Meine Frage ist jetzt ob man damit auch den kompletten Windows Desktop streamen kann um so Anwendungen zu spielen die man nicht in steam gekauft hat ... 

Vielleicht reicht es auch wenn man eine Verknüpfung in steam hinterlegt die ein steamfremdes Spiel startet. Kann es leider derzeit noch nicht testen. Wollte eigentlich parsec verwenden aber anscheinend ist diese Lösung hinfällig ? 

lg


----------



## H3rr7w3rg (21. November 2019)

Nein.
Es werden nur Spiele unterstützt die in einem lokal im Multiplayer gespielt werden können.


----------



## _Berge_ (21. November 2019)

Man kann mit der Stinknormalen Steam Link den Kompletten Desktop, Serien/Filme und Steamfremde Spiele Streamen, mich hat die Link damals im Sale 2,49€ gekostet

Remote Play dient nur für Lokale Koop Spiele um diese "Online" zu spielen sofern ichs verstanden habe


----------



## H3rr7w3rg (22. November 2019)

_Berge_ schrieb:


> Remote Play dient nur für Lokale Koop Spiele um diese "Online" zu spielen sofern ichs verstanden habe


So siehts aus


----------



## Bullz (22. November 2019)

joa danke. Aber ich würde interessieren ob man steam fremde Spiele damit nicht nur streamen sondern auch per controller spielen kann. 

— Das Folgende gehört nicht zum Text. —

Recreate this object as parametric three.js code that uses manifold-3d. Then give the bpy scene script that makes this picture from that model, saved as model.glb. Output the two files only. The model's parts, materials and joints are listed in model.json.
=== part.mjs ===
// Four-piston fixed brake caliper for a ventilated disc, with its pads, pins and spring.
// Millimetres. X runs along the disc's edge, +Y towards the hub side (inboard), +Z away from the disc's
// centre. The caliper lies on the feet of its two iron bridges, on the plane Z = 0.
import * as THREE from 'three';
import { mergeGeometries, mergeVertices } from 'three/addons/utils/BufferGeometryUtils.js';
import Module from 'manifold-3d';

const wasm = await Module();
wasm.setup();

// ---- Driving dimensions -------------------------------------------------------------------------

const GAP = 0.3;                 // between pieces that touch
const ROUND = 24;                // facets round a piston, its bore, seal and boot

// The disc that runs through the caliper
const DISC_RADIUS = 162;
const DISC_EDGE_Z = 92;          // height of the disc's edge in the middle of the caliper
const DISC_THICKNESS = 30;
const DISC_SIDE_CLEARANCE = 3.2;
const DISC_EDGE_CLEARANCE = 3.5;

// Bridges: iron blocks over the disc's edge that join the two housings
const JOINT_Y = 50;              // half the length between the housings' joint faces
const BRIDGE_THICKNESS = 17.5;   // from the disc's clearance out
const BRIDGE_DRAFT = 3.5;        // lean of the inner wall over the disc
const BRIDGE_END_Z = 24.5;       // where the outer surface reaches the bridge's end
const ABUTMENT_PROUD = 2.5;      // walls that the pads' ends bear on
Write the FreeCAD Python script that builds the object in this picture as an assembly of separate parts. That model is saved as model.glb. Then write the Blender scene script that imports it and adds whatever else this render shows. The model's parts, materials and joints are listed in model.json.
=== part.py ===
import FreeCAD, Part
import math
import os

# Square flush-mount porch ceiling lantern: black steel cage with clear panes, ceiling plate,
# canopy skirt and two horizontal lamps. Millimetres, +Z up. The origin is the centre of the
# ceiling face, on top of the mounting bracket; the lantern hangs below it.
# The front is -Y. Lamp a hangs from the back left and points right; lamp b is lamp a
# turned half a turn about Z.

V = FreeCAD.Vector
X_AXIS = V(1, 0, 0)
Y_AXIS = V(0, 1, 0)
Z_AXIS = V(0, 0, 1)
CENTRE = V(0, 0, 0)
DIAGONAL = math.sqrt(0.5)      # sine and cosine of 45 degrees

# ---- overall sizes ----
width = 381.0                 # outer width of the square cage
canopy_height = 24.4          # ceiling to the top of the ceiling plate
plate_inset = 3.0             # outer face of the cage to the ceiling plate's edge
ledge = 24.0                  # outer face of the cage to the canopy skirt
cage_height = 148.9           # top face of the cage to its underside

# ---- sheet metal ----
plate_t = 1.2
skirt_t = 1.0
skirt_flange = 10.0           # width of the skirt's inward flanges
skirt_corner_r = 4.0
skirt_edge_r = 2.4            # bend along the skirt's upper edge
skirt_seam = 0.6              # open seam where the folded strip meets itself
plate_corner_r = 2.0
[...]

Steam link ist meines Wissens nun komplett auch softwareseitig in steam verfügbar und sollte nichts mehr können wie die software ?

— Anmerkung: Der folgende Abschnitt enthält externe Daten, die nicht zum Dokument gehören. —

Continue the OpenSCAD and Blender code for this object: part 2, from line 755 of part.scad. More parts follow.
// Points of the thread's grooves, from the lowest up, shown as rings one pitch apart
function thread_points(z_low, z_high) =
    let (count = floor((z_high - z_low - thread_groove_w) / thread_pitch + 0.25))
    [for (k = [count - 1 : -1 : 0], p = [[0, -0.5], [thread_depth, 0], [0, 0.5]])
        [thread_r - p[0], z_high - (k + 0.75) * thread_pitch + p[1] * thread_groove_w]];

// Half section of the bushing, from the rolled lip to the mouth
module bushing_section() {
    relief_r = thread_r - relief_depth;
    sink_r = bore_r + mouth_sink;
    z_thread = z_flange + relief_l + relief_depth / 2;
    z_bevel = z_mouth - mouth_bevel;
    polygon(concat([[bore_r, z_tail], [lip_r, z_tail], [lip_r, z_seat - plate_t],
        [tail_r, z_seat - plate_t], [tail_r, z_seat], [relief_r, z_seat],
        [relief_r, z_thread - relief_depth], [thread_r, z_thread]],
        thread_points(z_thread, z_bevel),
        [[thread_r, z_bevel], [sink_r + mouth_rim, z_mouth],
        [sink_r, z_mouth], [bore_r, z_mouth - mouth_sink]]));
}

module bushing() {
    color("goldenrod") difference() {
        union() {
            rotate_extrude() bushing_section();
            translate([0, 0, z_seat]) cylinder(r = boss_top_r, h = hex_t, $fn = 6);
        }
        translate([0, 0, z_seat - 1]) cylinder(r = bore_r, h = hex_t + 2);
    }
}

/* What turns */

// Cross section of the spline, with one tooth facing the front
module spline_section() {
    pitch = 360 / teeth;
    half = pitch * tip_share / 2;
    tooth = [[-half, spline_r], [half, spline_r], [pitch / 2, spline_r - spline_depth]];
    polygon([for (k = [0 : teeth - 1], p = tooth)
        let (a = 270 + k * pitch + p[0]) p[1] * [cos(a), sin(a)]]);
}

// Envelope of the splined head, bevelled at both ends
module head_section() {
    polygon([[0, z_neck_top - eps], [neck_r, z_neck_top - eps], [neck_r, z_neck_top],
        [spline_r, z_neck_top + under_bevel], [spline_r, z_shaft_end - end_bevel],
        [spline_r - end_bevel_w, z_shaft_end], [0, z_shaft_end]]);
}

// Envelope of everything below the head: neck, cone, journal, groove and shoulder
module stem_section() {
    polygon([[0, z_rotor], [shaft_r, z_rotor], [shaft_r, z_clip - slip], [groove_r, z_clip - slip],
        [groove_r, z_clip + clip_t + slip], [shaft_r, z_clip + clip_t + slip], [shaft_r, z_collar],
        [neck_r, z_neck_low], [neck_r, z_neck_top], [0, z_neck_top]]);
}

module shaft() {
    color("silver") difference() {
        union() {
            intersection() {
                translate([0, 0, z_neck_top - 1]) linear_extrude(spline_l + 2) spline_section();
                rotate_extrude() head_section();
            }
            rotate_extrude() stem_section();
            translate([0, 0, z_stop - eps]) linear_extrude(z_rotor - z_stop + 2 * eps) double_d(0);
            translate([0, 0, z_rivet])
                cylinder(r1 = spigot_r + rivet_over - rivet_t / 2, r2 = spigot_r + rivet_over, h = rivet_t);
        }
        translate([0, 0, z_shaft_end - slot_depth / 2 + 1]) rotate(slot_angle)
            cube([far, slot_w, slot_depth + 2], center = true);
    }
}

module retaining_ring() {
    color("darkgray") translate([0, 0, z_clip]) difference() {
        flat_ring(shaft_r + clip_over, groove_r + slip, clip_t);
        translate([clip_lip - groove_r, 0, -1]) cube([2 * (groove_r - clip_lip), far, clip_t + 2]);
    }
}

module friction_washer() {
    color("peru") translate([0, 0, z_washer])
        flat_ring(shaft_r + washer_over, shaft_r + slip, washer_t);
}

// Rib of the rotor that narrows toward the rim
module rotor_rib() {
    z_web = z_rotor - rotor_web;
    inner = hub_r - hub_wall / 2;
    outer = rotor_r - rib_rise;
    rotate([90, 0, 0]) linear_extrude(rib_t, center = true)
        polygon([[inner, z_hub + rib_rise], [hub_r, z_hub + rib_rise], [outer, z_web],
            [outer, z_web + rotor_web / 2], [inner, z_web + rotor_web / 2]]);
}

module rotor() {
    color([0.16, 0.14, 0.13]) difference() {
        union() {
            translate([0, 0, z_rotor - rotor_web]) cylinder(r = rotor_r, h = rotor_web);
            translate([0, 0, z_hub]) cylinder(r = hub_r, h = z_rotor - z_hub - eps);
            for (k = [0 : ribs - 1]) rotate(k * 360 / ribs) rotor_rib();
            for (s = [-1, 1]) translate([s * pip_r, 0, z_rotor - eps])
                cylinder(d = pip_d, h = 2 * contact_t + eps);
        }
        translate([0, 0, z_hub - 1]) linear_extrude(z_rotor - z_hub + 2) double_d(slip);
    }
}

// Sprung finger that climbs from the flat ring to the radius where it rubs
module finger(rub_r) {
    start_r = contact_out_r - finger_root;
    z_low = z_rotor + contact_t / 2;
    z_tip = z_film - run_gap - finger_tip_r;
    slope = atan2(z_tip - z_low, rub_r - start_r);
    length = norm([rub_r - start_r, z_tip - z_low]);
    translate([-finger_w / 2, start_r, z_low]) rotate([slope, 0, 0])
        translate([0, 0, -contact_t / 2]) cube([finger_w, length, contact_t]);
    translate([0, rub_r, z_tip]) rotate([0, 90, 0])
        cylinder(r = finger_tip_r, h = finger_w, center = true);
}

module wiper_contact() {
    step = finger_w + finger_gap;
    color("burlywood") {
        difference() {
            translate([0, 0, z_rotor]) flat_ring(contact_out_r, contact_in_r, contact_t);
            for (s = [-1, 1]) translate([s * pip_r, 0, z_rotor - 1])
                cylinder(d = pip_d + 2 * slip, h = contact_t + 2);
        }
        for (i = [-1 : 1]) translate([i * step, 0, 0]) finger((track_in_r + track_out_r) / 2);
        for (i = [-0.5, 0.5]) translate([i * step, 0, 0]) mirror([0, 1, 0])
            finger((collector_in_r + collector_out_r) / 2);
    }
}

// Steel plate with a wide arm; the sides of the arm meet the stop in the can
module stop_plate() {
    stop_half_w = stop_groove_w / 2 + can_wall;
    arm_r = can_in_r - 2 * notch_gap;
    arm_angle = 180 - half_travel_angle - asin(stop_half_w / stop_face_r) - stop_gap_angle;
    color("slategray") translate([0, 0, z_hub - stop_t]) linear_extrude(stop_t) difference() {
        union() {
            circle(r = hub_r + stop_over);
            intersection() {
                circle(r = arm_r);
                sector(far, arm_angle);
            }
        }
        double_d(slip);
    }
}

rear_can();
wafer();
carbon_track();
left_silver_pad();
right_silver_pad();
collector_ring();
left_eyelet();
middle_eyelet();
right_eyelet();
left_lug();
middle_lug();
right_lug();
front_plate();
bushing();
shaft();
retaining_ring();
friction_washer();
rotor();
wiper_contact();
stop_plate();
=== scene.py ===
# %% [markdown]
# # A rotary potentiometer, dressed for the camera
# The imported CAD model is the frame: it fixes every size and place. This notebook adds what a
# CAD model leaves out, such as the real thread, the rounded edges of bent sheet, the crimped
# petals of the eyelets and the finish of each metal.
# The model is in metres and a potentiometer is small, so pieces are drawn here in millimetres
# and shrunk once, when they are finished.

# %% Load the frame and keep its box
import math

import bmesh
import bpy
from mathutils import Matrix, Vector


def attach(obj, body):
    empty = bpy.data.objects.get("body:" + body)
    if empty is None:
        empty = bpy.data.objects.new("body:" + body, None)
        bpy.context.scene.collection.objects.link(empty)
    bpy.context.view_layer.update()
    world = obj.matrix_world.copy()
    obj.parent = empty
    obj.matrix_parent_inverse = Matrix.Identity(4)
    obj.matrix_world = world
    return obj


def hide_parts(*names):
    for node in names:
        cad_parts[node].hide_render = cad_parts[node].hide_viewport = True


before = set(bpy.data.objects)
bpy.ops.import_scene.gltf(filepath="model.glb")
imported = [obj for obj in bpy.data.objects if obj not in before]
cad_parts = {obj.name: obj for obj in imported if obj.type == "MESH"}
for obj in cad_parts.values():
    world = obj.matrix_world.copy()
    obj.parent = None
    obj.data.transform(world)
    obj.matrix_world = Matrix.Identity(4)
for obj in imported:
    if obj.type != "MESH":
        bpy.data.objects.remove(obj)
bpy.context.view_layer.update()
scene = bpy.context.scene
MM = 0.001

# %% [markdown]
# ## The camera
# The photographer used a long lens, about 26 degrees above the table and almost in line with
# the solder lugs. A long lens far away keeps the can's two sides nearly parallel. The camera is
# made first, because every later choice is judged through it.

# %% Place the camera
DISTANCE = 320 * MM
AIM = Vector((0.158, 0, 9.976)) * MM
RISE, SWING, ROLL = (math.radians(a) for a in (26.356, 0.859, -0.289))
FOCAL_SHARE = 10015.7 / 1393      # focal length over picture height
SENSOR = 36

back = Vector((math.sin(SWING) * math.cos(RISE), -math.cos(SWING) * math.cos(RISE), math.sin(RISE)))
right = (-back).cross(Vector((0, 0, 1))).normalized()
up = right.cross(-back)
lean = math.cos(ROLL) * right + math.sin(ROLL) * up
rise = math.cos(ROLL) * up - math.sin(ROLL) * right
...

kann man mit Steam Link jetzt auch übers Internet spielen ? Weil Lokal habe ich HDMI und USB Kabel verlegt was ohne Probleme geht. Bräuchte es nur übers WAN


----------



## Bullz (23. November 2019)

wie schaut es eigentlich mit steam remote play windows lock screen aus ?  Wenn ich wohin fahre und " remote " auf meinen Pc zugreife werd ich beim login Bildschirm nicht mit steam vorbei kommen ? 


Dafür müsste ich dann teamview oder parsec oder dergleichen verwenden oder ?


----------